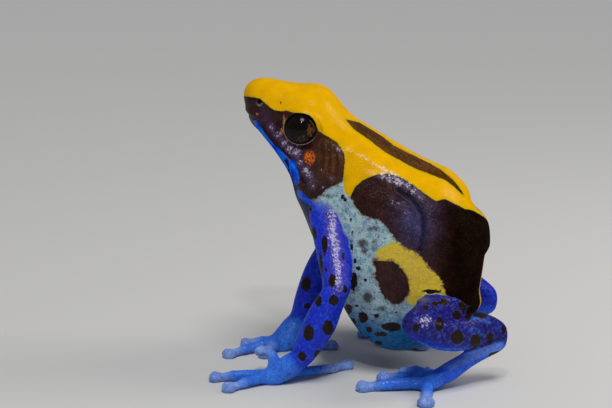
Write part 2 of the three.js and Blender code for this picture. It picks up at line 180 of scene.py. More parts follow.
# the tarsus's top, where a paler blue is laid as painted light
TARSUS_BAND = [
    (462, 353), (475, 349.5), (490, 344), (503, 341.5), (506, 346), (500, 352), (480, 358), (450, 372),
    (440, 366),
]

# Spots in the photograph: the middle and the two half axes of each, in its pixels
FLANK_SPOTS = [
    (342.6, 196.4, 1.8, 2.6), (345.2, 200, 1.8, 2.2), (348.4, 214, 1.4, 1.8), (350.7, 219.4, 1.4, 2.4),
    (351.8, 233, 1.6, 3), (350.4, 249, 2.4, 6), (354.7, 261, 1.8, 2.6), (358.2, 268.7, 3, 2.8),
    (353, 281, 3.8, 10), (365.6, 259.6, 1.4, 1.6), (365.6, 279.6, 1.8, 2.2), (356.9, 305.8, 1.8, 1.8),
    (347.7, 309.3, 4.2, 4.8), (363.4, 316.9, 4.8, 5.8), (376.4, 315.8, 2.7, 2.7),
    (395.4, 312.5, 2, 1.4), (350.4, 322.3, 6, 4), (391.6, 326.6, 9.5, 5), (369.4, 329.3, 3, 3.2),
    (359, 334.2, 3.5, 3.5), (380.8, 334.2, 6.5, 3), (367.8, 337.5, 2, 1.5), (378.6, 342.9, 4.5, 2),
    # the last of these, at (431, 291.5), is a painted shadow where the thigh's top meets the flank
    (294, 183, 1.6, 1.4), (293.3, 170, 2, 3), (303, 196, 1.6, 2.4), (431, 291.5, 9, 2.2),
]
SOFT_SPOTS = [
    (373.6, 228.6, 6, 2.4), (362.5, 243, 5, 4.4), (364.4, 251, 3, 3), (367.9, 297.4, 5, 5.4),
    (382.2, 309.5, 4, 2.2), (374.5, 244, 1.6, 4), (328.9, 196.5, 3, 2.4),
]
ARM_SPOTS = [
    (310.7, 208.9, 1.9, 2), (319, 215.1, 1.4, 1.6), (327.8, 214.7, 2, 4.5), (314, 233.8, 2.9, 6),
    (324.9, 244.1, 2.6, 9), (343.3, 256.7, 1.6, 5.5), (320.9, 265.9, 1.9, 10), (326, 269.4, 1.6, 3),
    (331.8, 280.8, 3.8, 6.5), (345, 288.9, 2.2, 4), (318.6, 300.9, 4, 5.7), (333.6, 300.3, 5.2, 5.2),
    (308.9, 333.6, 5.7, 8.3), (328, 327.9, 5.5, 7.5), (302, 356.6, 4.4, 4.6), (318.6, 356.6, 4.1, 7.1),
    (325.5, 310.7, 1.1, 2.8),
]
LEG_SPOTS = [
    (457.2, 337.5, 6.3, 7.6), (475.1, 340.7, 5.6, 6.7), (489.7, 337.5, 3.9, 6),
    (503.3, 329.9, 2.4, 5.4), (439.3, 324.4, 4.9, 7), (456.7, 315.2, 4.6, 4.9), (468, 315.8, 3.3, 4.9),
    (481.6, 314.7, 7.6, 4), (495.7, 317.4, 2.7, 2), (416, 327.7, 3.3, 4.3), (425.8, 307.6, 3, 2.7),
    (414.4, 310.4, 1.5, 2.8), (435.5, 303.3, 3.8, 2.4), (444.2, 301.7, 4.8, 3.4), (461, 303.9, 3, 2.2),
    (439.3, 339.6, 1.1, 2.4), (496.8, 355.9, 9, 5),
]
FAR_ARM_SPOTS = [(306, 284.3, 5, 7), (307, 306, 3.4, 3), (292, 318.7, 3, 2.4)]
GOLD_MARKS = [(256.9, 114.1, 1.1, 1.0), (283.9, 120.8, 1.1, 4.4), (281.9, 131.3, 1.2, 2.8)]
RED_MARKS = [(280.8, 102.8, 0.8, 1.7)]

# Spots where the photograph shows none: how far apart, their least and greatest radius, and the seed
BELLY_SCATTER = (2.4, (0.45, 1.1), 3)
LIMB_SCATTER = (2.5, (0.5, 0.95), 5)

# Glints painted as pale grains, in the photograph: the middle, the reach and the strength of each patch
PAINTED_GLINTS = [
    (271.5, 126.5, 3.5, 0.6), (278, 134.5, 4, 0.75), (284, 143, 4.5, 0.85), (290, 149, 4.5, 1),
    (296, 152, 5, 1), (299.5, 163, 3.5, 0.8), (305.5, 170, 4, 1), (309, 175.5, 4, 0.75),
    (311, 181, 4.5, 0.6), (312.5, 187, 4, 0.45), (339, 150, 3.5, 0.6), (331.5, 178.5, 2.5, 0.5),
    (323, 187, 2.2, 0.5), (382, 175.5, 4, 0.9), (391, 178, 5, 1), (399, 181.5, 5, 1),
    (407, 186, 5, 0.9), (414, 191.5, 4.5, 0.75), (420, 198, 4, 0.6), (393, 201, 4, 0.45),
    (399, 205, 4, 0.55), (405, 210, 4, 0.45), (425.5, 321.5, 6.4, 1),
]
# the line of painted glints down the upper arm, and its width
ARM_GLINT_LINE = [(332.5, 206), (332, 222), (334, 240), (336, 256), (338.5, 272), (338.5, 287)]
ARM_GLINT_WIDTH = 4.8
# painted glints along the shoulder's ridge
RIDGE_GLINT = (0.75, 2.2)  # strength and width along the shoulder's ridge

# Places and widths of the shaded colours in the photograph, in its pixels
HIP_COLUMNS = (440, 448)
HIP_ROWS = (288, 296)
BELLY_COLUMN = 385
BELLY_ROWS = (306, 338)
# width of the painted lavender sheen along the upper arm's glints
ARM_SHEEN_WIDTH = 8.0
SHOULDER_ROWS = (202, 213)
SHOULDER_COLUMNS = (312, 320)
THROAT_COLUMNS = (310, 320)
THROAT_ROWS = (245, 265)
# the painted highlight on the thigh's top
THIGH_HIGHLIGHT_PLACE = (421, 299.5, 8, 2.5)
RUMP_COLUMNS = (425, 458)
# the place of the painted bluish sheen on the flank's dark patch
FLANK_SHEEN_PLACE = (415, 222, 17, 26)
LIP_COLUMNS = (252, 266)
LIP_SHADE_WIDTH = 9.0
MASK_SHADE = (332, 156, 13, 20)
MASK_SHADE_WIDTH = 1.1  # as a share of its half axes
EARDRUM_AXES = (6.8, 8.2)
NOSTRIL_AXES = (1.6, 2.0)
# the painted highlight on the bank under the nostril
NOSTRIL_RIM = (1.8, 0.45)  # place and width, as a share of the nostril
NOSTRIL_RIM_COLUMNS = 2.2
NOSTRIL_RIM_ROWS = (0.5, 2.5)
JAW_COLUMNS = (292, 300)
JAW_ROWS = (122, 128)
# width of the painted shade in the tarsus's crease
TARSUS_CREASE_SHADE_WIDTH = 1.0
STREAK_WIDTH = 1.2
# width of the painted shade in the neck's wrinkles
WRINKLE_SHADE_WIDTH = 1.8
# width of the painted shade in the flank's crease
FLANK_CREASE_SHADE_WIDTH = 1.4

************

Go through the listing and copy all of it exactly.

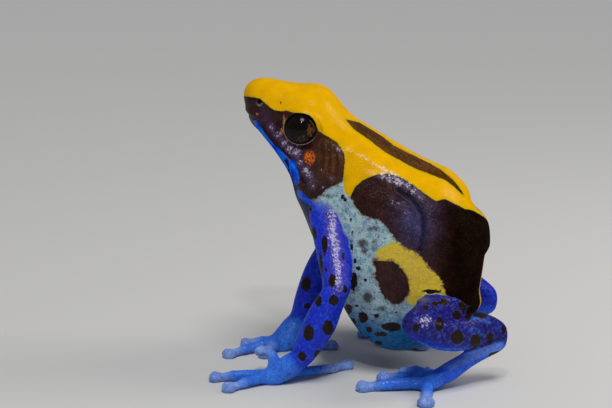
Write part 2 of the three.js and Blender code for this picture. It picks up at line 180 of scene.py. More parts follow.
# the tarsus's top, where a paler blue is laid as painted light
TARSUS_BAND = [
    (462, 353), (475, 349.5), (490, 344), (503, 341.5), (506, 346), (500, 352), (480, 358), (450, 372),
    (440, 366),
]

# Spots in the photograph: the middle and the two half axes of each, in its pixels
FLANK_SPOTS = [
    (342.6, 196.4, 1.8, 2.6), (345.2, 200, 1.8, 2.2), (348.4, 214, 1.4, 1.8), (350.7, 219.4, 1.4, 2.4),
    (351.8, 233, 1.6, 3), (350.4, 249, 2.4, 6), (354.7, 261, 1.8, 2.6), (358.2, 268.7, 3, 2.8),
    (353, 281, 3.8, 10), (365.6, 259.6, 1.4, 1.6), (365.6, 279.6, 1.8, 2.2), (356.9, 305.8, 1.8, 1.8),
    (347.7, 309.3, 4.2, 4.8), (363.4, 316.9, 4.8, 5.8), (376.4, 315.8, 2.7, 2.7),
    (395.4, 312.5, 2, 1.4), (350.4, 322.3, 6, 4), (391.6, 326.6, 9.5, 5), (369.4, 329.3, 3, 3.2),
    (359, 334.2, 3.5, 3.5), (380.8, 334.2, 6.5, 3), (367.8, 337.5, 2, 1.5), (378.6, 342.9, 4.5, 2),
    # the last of these, at (431, 291.5), is a painted shadow where the thigh's top meets the flank
    (294, 183, 1.6, 1.4), (293.3, 170, 2, 3), (303, 196, 1.6, 2.4), (431, 291.5, 9, 2.2),
]
SOFT_SPOTS = [
    (373.6, 228.6, 6, 2.4), (362.5, 243, 5, 4.4), (364.4, 251, 3, 3), (367.9, 297.4, 5, 5.4),
    (382.2, 309.5, 4, 2.2), (374.5, 244, 1.6, 4), (328.9, 196.5, 3, 2.4),
]
ARM_SPOTS = [
    (310.7, 208.9, 1.9, 2), (319, 215.1, 1.4, 1.6), (327.8, 214.7, 2, 4.5), (314, 233.8, 2.9, 6),
    (324.9, 244.1, 2.6, 9), (343.3, 256.7, 1.6, 5.5), (320.9, 265.9, 1.9, 10), (326, 269.4, 1.6, 3),
    (331.8, 280.8, 3.8, 6.5), (345, 288.9, 2.2, 4), (318.6, 300.9, 4, 5.7), (333.6, 300.3, 5.2, 5.2),
    (308.9, 333.6, 5.7, 8.3), (328, 327.9, 5.5, 7.5), (302, 356.6, 4.4, 4.6), (318.6, 356.6, 4.1, 7.1),
    (325.5, 310.7, 1.1, 2.8),
]
LEG_SPOTS = [
    (457.2, 337.5, 6.3, 7.6), (475.1, 340.7, 5.6, 6.7), (489.7, 337.5, 3.9, 6),
    (503.3, 329.9, 2.4, 5.4), (439.3, 324.4, 4.9, 7), (456.7, 315.2, 4.6, 4.9), (468, 315.8, 3.3, 4.9),
    (481.6, 314.7, 7.6, 4), (495.7, 317.4, 2.7, 2), (416, 327.7, 3.3, 4.3), (425.8, 307.6, 3, 2.7),
    (414.4, 310.4, 1.5, 2.8), (435.5, 303.3, 3.8, 2.4), (444.2, 301.7, 4.8, 3.4), (461, 303.9, 3, 2.2),
    (439.3, 339.6, 1.1, 2.4), (496.8, 355.9, 9, 5),
]
FAR_ARM_SPOTS = [(306, 284.3, 5, 7), (307, 306, 3.4, 3), (292, 318.7, 3, 2.4)]
GOLD_MARKS = [(256.9, 114.1, 1.1, 1.0), (283.9, 120.8, 1.1, 4.4), (281.9, 131.3, 1.2, 2.8)]
RED_MARKS = [(280.8, 102.8, 0.8, 1.7)]

# Spots where the photograph shows none: how far apart, their least and greatest radius, and the seed
BELLY_SCATTER = (2.4, (0.45, 1.1), 3)
LIMB_SCATTER = (2.5, (0.5, 0.95), 5)

# Glints painted as pale grains, in the photograph: the middle, the reach and the strength of each patch
PAINTED_GLINTS = [
    (271.5, 126.5, 3.5, 0.6), (278, 134.5, 4, 0.75), (284, 143, 4.5, 0.85), (290, 149, 4.5, 1),
    (296, 152, 5, 1), (299.5, 163, 3.5, 0.8), (305.5, 170, 4, 1), (309, 175.5, 4, 0.75),
    (311, 181, 4.5, 0.6), (312.5, 187, 4, 0.45), (339, 150, 3.5, 0.6), (331.5, 178.5, 2.5, 0.5),
    (323, 187, 2.2, 0.5), (382, 175.5, 4, 0.9), (391, 178, 5, 1), (399, 181.5, 5, 1),
    (407, 186, 5, 0.9), (414, 191.5, 4.5, 0.75), (420, 198, 4, 0.6), (393, 201, 4, 0.45),
    (399, 205, 4, 0.55), (405, 210, 4, 0.45), (425.5, 321.5, 6.4, 1),
]
# the line of painted glints down the upper arm, and its width
ARM_GLINT_LINE = [(332.5, 206), (332, 222), (334, 240), (336, 256), (338.5, 272), (338.5, 287)]
ARM_GLINT_WIDTH = 4.8
# painted glints along the shoulder's ridge
RIDGE_GLINT = (0.75, 2.2)  # strength and width along the shoulder's ridge

# Places and widths of the shaded colours in the photograph, in its pixels
HIP_COLUMNS = (440, 448)
HIP_ROWS = (288, 296)
BELLY_COLUMN = 385
BELLY_ROWS = (306, 338)
# width of the painted lavender sheen along the upper arm's glints
ARM_SHEEN_WIDTH = 8.0
SHOULDER_ROWS = (202, 213)
SHOULDER_COLUMNS = (312, 320)
THROAT_COLUMNS = (310, 320)
THROAT_ROWS = (245, 265)
# the painted highlight on the thigh's top
THIGH_HIGHLIGHT_PLACE = (421, 299.5, 8, 2.5)
RUMP_COLUMNS = (425, 458)
# the place of the painted bluish sheen on the flank's dark patch
FLANK_SHEEN_PLACE = (415, 222, 17, 26)
LIP_COLUMNS = (252, 266)
LIP_SHADE_WIDTH = 9.0
MASK_SHADE = (332, 156, 13, 20)
MASK_SHADE_WIDTH = 1.1  # as a share of its half axes
EARDRUM_AXES = (6.8, 8.2)
NOSTRIL_AXES = (1.6, 2.0)
# the painted highlight on the bank under the nostril
NOSTRIL_RIM = (1.8, 0.45)  # place and width, as a share of the nostril
NOSTRIL_RIM_COLUMNS = 2.2
NOSTRIL_RIM_ROWS = (0.5, 2.5)
JAW_COLUMNS = (292, 300)
JAW_ROWS = (122, 128)
# width of the painted shade in the tarsus's crease
TARSUS_CREASE_SHADE_WIDTH = 1.0
STREAK_WIDTH = 1.2
# width of the painted shade in the neck's wrinkles
WRINKLE_SHADE_WIDTH = 1.8
# width of the painted shade in the flank's crease
FLANK_CREASE_SHADE_WIDTH = 1.4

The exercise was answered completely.